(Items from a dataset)
━━━━━━
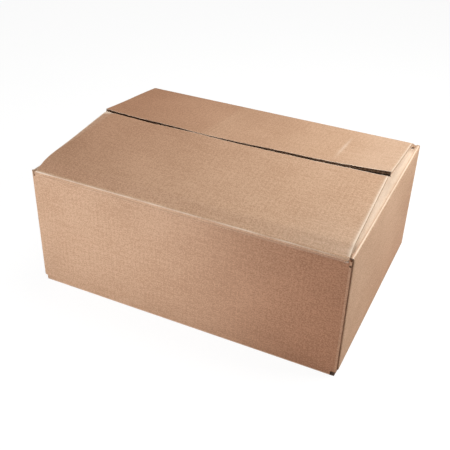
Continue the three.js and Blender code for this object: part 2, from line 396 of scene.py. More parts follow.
# Plan of the sheet as points and outward directions: straights, and quarter turns at the folds.
def planOfWalls():
    r = board["foldRadius"]
    tabY = -halfY + board["thick"]
    innerX = halfX - board["thick"]
    turns = np.linspace(0, 1, 9)
    wide, narrow = walls["wideSlot"], walls["narrowSlot"]
    tiny = 0.01 * mm

    def straight(start, end, breaks=()):
        length = np.hypot(end[0] - start[0], end[1] - start[1])
        along = np.linspace(0, length, int(length / walls["columnStep"]) + 2)
        extra = np.array([value + sign * tiny for value in breaks for sign in (-0.5, 0.5)])
        along = np.unique(np.concatenate([along, extra]))
        t = (along / length)[:, None]
        direction = (np.array(end) - np.array(start)) / length
        spots = np.array(start) + (np.array(end) - np.array(start)) * t
        return spots, np.tile([-direction[1], direction[0]], (len(along), 1))

    def turn(centre, fromAngle, toAngle):
        angle = np.radians(fromAngle + (toAngle - fromAngle) * turns)
        out = np.stack([np.cos(angle), np.sin(angle)], -1)
        return np.array(centre) + r * out, out

    step = walls["rawEdgeStep"] + walls["openFlute"]
    frontBreaks = [
        wide["post"] - step,
        wide["post"] + wide["width"] - step,
        *np.arange(*walls["fineColumns"]),
        2 * halfX - step - narrow["post"] - narrow["width"],
    ]
    rearBreaks = [narrow["width"]]
    rearBreaks += [2 * halfX - r - edge for edge in (wide["post"] + wide["width"], wide["post"])]
    runs = [
        straight((halfX - step, -halfY), (-halfX + r, -halfY), frontBreaks),
        turn((-halfX + r, -halfY + r), -90, -180),
        straight((-halfX, -halfY + r), (-halfX, halfY - r)),
        turn((-halfX + r, halfY - r), 180, 90),
        straight((-halfX + r, halfY), (halfX - r, halfY), rearBreaks),
        turn((halfX - r, halfY - r), 90, 0),
        straight((halfX, halfY - r), (halfX, tabY + r)),
        turn((halfX - r, tabY + r), 0, -90),
        straight((halfX - r, tabY), (innerX - walls["tabWidth"], tabY)),
    ]
    names = ["front", "corner", "left", "corner", "rear", "corner", "right", "tabFold", "tab"]
    spots, out, panel = [], [], []
    for name, (places, normals) in zip(names, runs):
        keep = slice(0, None) if not spots else slice(1, None)
        spots.append(places[keep])
        out.append(normals[keep])
        panel += [name] * len(places[keep])
    return np.concatenate(spots), np.concatenate(out), np.array(panel)


# Lowest and highest point of the sheet in each column of the plan, with the slots beside the corners.
def wallHeights(spots, panel):
    r, thick = board["foldRadius"], board["thick"]
    wide, narrow = walls["wideSlot"], walls["narrowSlot"]
    x = spots[:, 0]
    low = np.full(len(x), r)
    high = np.full(len(x), foldZ - walls["hingeDrop"])
    ends = (panel == "left") | (panel == "right")
    low = np.where(ends, thick + r, low)
    high = np.where(ends, foldZ - r, high)
    corner = (panel == "corner") | (panel == "tabFold")
    low = np.where(corner, walls["cornerNotch"], low)
    high = np.where(corner, foldZ - walls["cornerDrop"], high)
    beyond = (x > halfX - wide["post"] - wide["width"]) & ~ends & ~corner & (panel != "tab")
    inNarrow = (x < -halfX + narrow["post"] + narrow["width"]) & ~ends & ~corner
    slot = np.where(panel == "front", wide["depth"], wide["rearDepth"])
    high = np.where(beyond & (x < halfX - wide["post"]), foldZ - slot, high)
    high = np.where(inNarrow, foldZ - narrow["depth"], high)
    low = np.where(beyond | inNarrow, walls["footNotch"], low)
    tab = panel == "tab"
    taper = walls["tabTaper"] * (halfX - r - x) / walls["tabWidth"]
    low = np.where(tab, walls["tabLow"] + taper, low)
    high = np.where(tab, walls["tabHigh"] - taper, high)
    return low, high


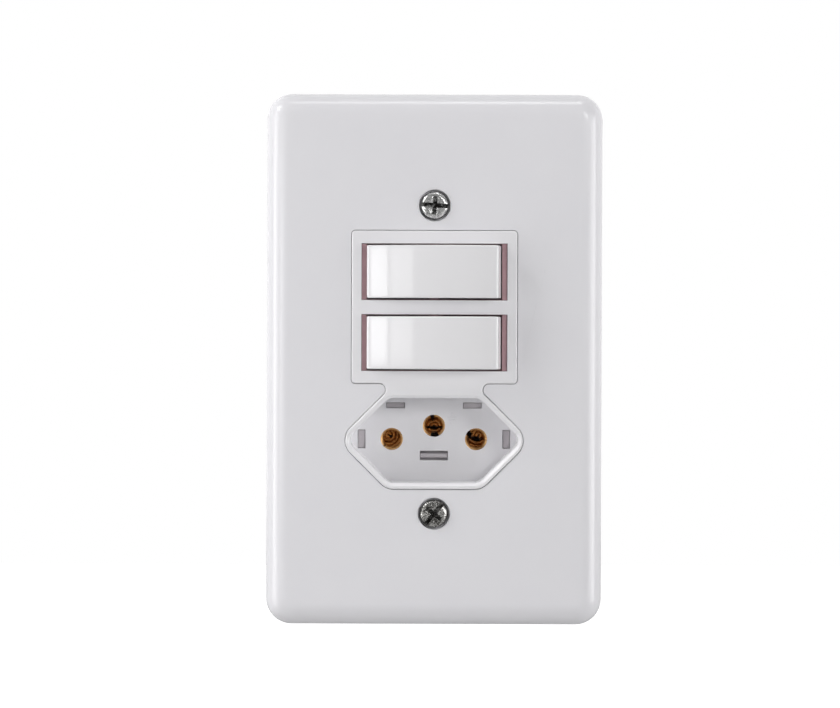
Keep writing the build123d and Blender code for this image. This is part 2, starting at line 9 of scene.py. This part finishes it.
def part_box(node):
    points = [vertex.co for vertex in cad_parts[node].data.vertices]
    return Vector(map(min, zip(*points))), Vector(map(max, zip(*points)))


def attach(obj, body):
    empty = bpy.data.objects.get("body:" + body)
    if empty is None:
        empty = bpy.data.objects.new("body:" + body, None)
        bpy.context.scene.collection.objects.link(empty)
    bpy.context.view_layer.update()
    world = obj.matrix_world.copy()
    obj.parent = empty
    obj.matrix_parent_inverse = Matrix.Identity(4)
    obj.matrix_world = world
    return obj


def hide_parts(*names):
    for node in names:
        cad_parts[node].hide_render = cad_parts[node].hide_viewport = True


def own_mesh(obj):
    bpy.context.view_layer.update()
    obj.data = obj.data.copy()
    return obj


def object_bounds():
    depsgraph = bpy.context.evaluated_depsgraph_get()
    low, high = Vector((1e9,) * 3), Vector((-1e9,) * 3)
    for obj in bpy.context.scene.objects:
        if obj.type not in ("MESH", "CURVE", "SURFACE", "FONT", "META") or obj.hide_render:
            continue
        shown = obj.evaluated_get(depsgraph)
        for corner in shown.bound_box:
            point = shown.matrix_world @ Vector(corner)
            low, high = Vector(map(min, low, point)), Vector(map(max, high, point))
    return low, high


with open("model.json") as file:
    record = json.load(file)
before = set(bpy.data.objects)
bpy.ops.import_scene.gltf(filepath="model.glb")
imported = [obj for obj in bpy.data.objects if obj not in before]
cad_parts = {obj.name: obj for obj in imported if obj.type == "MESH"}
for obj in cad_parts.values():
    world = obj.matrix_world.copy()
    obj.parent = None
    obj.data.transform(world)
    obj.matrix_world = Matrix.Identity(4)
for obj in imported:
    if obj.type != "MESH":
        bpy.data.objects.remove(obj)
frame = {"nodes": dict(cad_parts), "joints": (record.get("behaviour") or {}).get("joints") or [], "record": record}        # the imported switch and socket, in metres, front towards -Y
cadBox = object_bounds()
mm = 0.001
scene = bpy.context.scene
scene.view_settings.view_transform = "Standard"


# Shader sums are written as plain Python on sockets
class Wire:
    def __init__(self, finish, socket):
        self.finish = finish
        self.socket = socket

    def sum(self, operation, *values):
        return self.finish.node("ShaderNodeMath", {"operation": operation}, dict(enumerate(values)))

    def __add__(self, other):
        return self.sum("ADD", self, other)

    def __radd__(self, other):
        return self.sum("ADD", other, self)

    def __mul__(self, other):
        return self.sum("MULTIPLY", self, other)

    def __rmul__(self, other):
        return self.sum("MULTIPLY", other, self)


class Finish:  # one material and its nodes
    def __init__(self, name, slot=None):
        self.slot = slot
        self.material = bpy.data.materials.new(name)
        self.material.use_nodes = True
        self.tree = self.material.node_tree
        self.shader = self.tree.nodes["Principled BSDF"]
        self.place = self.node("ShaderNodeTexCoord", out="Object")

    def node(self, kind, settings=None, values=None, out=0):
        made = self.tree.nodes.new(kind)
        for name, value in (settings or {}).items():
            setattr(made, name, value)
        for name, value in (values or {}).items():
            self.feed(made.inputs[name], value)
        return Wire(self, made.outputs[out])

    def feed(self, socket, value):
        if isinstance(value, Wire):
            self.tree.links.new(value.socket, socket)
        else:
            socket.default_value = value

    def set(self, **values):
        for name, value in values.items():
            self.feed(self.shader.inputs[socketNames[name]], value)

    def noise(self, size, detail=3.0, roughness=0.55, warp=0.0, stretch=(1, 1, 1)):
        # size is the grain of the pattern in millimetres
        where = self.node("ShaderNodeMapping", values={"Vector": self.place, "Scale": stretch})
        scale = {"Vector": where, "Scale": 1 / (size * mm), "Detail": detail, "Roughness": roughness}
        return self.node("ShaderNodeTexNoise", values={**scale, "Distortion": warp})

    def spread(self, value, low, high, toLow=0.0, toHigh=1.0):
        ends = {"From Min": low, "From Max": high, "To Min": toLow, "To Max": toHigh}
        return self.node("ShaderNodeMapRange", values={"Value": value, **ends})

    def mix(self, factor, first, second):
        colours = {"Factor": factor, 6: first, 7: second}
        return self.node("ShaderNodeMix", {"data_type": "RGBA"}, colours, out=2)

    def bump(self, height, depth, under=None):
        # depth is the relief in millimetres
        values = {"Height": height, "Distance": depth * mm, "Strength": 1.0}
        if under is not None:
            values["Normal"] = under
        return self.node("ShaderNodeBump", values=values)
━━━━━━
> Problem to work on
Please copy, word for word, every line from the first line of the records through the line containing "return np.array(centre) +", with both of those lines included and nothing else.

> The answer
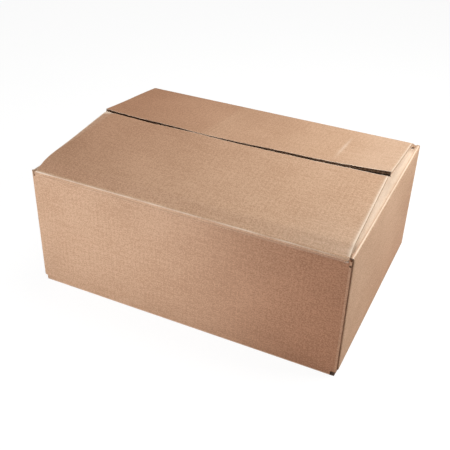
Continue the three.js and Blender code for this object: part 2, from line 396 of scene.py. More parts follow.
# Plan of the sheet as points and outward directions: straights, and quarter turns at the folds.
def planOfWalls():
    r = board["foldRadius"]
    tabY = -halfY + board["thick"]
    innerX = halfX - board["thick"]
    turns = np.linspace(0, 1, 9)
    wide, narrow = walls["wideSlot"], walls["narrowSlot"]
    tiny = 0.01 * mm

    def straight(start, end, breaks=()):
        length = np.hypot(end[0] - start[0], end[1] - start[1])
        along = np.linspace(0, length, int(length / walls["columnStep"]) + 2)
        extra = np.array([value + sign * tiny for value in breaks for sign in (-0.5, 0.5)])
        along = np.unique(np.concatenate([along, extra]))
        t = (along / length)[:, None]
        direction = (np.array(end) - np.array(start)) / length
        spots = np.array(start) + (np.array(end) - np.array(start)) * t
        return spots, np.tile([-direction[1], direction[0]], (len(along), 1))

    def turn(centre, fromAngle, toAngle):
        angle = np.radians(fromAngle + (toAngle - fromAngle) * turns)
        out = np.stack([np.cos(angle), np.sin(angle)], -1)
        return np.array(centre) + r * out, out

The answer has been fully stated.